• [Task requirements] Work out how many lines hold the string "from". The answer is a single number, nothing more.

• [JSON records of objects]

---*---

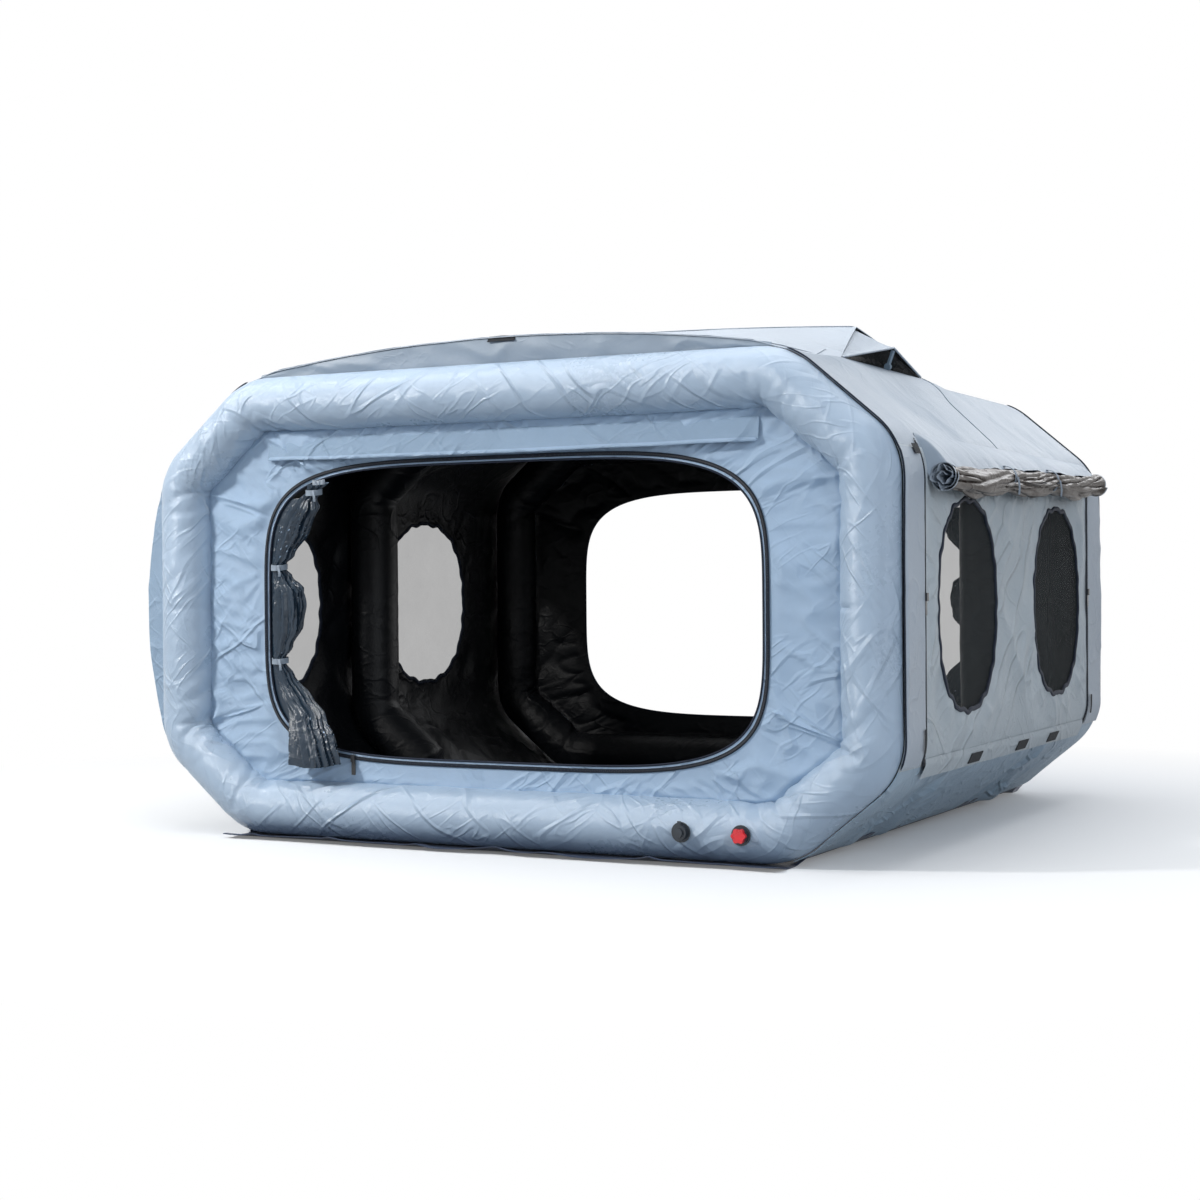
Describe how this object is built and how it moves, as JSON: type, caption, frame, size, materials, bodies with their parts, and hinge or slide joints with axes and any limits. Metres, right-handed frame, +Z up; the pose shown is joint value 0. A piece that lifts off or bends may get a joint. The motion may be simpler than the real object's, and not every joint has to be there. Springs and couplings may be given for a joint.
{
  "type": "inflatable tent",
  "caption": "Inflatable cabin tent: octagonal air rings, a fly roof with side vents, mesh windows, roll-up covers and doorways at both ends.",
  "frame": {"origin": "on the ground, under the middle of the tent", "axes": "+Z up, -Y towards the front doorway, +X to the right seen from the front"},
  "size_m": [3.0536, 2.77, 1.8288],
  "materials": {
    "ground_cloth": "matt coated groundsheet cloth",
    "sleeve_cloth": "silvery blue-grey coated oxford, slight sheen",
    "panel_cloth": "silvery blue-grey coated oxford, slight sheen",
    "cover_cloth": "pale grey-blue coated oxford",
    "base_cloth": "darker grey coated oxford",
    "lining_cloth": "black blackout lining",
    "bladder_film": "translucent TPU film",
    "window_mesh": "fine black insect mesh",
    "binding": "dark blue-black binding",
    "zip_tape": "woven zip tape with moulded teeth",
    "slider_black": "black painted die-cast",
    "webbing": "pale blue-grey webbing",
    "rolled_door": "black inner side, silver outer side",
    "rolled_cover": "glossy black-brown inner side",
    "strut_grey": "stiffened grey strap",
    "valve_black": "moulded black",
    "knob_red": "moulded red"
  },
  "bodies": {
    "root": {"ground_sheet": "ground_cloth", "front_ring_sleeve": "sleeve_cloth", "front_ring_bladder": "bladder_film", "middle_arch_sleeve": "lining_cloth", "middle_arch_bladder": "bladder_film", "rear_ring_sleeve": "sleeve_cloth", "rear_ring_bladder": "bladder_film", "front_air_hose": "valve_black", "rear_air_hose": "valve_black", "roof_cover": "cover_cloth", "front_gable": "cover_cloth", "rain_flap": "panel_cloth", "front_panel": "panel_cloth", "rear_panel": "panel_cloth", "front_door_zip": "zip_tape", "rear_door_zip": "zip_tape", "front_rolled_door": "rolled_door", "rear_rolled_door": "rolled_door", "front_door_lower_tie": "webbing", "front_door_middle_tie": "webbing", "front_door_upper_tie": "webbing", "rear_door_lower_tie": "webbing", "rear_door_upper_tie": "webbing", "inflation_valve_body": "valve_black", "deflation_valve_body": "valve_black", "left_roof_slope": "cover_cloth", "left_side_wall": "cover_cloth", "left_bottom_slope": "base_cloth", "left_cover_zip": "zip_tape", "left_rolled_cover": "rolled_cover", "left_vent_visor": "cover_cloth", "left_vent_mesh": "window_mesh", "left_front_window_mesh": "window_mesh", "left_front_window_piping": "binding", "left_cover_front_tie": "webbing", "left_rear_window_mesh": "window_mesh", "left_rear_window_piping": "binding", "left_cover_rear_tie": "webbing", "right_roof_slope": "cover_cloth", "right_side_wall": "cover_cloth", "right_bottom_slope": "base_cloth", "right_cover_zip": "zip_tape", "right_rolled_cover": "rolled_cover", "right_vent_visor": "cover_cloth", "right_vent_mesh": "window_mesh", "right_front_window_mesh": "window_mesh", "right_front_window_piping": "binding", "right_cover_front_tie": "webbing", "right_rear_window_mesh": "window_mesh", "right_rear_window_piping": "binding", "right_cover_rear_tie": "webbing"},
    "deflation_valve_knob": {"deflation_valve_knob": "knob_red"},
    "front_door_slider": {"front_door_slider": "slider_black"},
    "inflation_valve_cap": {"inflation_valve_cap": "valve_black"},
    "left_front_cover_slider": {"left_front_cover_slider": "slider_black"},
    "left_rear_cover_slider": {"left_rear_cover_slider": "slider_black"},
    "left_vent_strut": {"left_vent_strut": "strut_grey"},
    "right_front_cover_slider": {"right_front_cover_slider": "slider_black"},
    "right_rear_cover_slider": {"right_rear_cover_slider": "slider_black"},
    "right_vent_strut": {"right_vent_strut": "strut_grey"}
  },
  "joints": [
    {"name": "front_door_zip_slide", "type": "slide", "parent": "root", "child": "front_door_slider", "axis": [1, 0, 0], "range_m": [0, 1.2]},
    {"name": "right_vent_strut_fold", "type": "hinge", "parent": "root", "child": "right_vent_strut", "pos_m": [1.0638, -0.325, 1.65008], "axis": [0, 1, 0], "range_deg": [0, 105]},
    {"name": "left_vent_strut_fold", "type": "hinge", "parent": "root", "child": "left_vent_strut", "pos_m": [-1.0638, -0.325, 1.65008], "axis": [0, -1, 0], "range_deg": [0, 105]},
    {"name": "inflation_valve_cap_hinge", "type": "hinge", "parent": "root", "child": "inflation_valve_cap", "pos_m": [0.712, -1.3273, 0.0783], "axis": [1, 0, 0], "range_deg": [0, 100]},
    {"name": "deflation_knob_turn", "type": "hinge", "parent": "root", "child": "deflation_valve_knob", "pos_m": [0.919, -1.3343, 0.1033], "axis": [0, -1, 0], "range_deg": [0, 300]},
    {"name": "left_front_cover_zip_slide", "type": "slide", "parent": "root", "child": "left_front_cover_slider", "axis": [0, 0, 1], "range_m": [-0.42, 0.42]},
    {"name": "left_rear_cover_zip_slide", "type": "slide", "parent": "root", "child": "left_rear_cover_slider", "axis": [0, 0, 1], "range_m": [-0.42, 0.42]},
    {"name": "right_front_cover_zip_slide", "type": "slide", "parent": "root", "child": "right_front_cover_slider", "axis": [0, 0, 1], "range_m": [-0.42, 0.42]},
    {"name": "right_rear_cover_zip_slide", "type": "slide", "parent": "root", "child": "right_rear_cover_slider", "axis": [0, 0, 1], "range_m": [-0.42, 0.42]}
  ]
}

---*---

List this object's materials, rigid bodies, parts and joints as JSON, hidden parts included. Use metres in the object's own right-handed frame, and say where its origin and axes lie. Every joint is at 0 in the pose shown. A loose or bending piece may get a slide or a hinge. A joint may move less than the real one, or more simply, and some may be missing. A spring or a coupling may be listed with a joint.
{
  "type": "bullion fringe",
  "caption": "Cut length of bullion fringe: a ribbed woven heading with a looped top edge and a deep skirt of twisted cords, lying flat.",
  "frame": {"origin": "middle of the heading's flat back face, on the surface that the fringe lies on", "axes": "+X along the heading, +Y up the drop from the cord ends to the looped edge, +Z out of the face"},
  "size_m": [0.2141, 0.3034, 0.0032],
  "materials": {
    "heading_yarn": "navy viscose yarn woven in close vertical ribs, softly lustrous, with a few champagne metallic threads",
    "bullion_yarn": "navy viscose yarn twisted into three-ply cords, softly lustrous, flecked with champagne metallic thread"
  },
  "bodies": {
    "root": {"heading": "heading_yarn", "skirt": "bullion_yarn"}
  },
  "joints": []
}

---*---

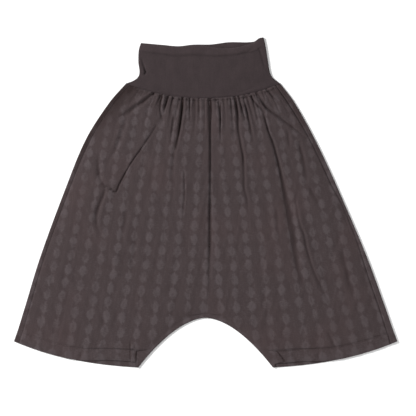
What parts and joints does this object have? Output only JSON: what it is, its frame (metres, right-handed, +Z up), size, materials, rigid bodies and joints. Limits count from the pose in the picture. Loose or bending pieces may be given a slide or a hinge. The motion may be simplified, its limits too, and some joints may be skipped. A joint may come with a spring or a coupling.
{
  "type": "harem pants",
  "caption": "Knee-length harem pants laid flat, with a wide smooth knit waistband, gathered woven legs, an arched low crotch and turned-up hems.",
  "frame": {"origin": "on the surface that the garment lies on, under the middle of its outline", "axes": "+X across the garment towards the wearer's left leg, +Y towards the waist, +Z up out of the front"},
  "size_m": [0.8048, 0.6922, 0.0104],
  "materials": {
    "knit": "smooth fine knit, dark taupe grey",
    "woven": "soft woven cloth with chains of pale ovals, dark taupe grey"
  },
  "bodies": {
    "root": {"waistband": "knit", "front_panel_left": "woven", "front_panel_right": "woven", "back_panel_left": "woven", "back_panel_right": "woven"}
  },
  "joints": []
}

---*---

• [Output] 3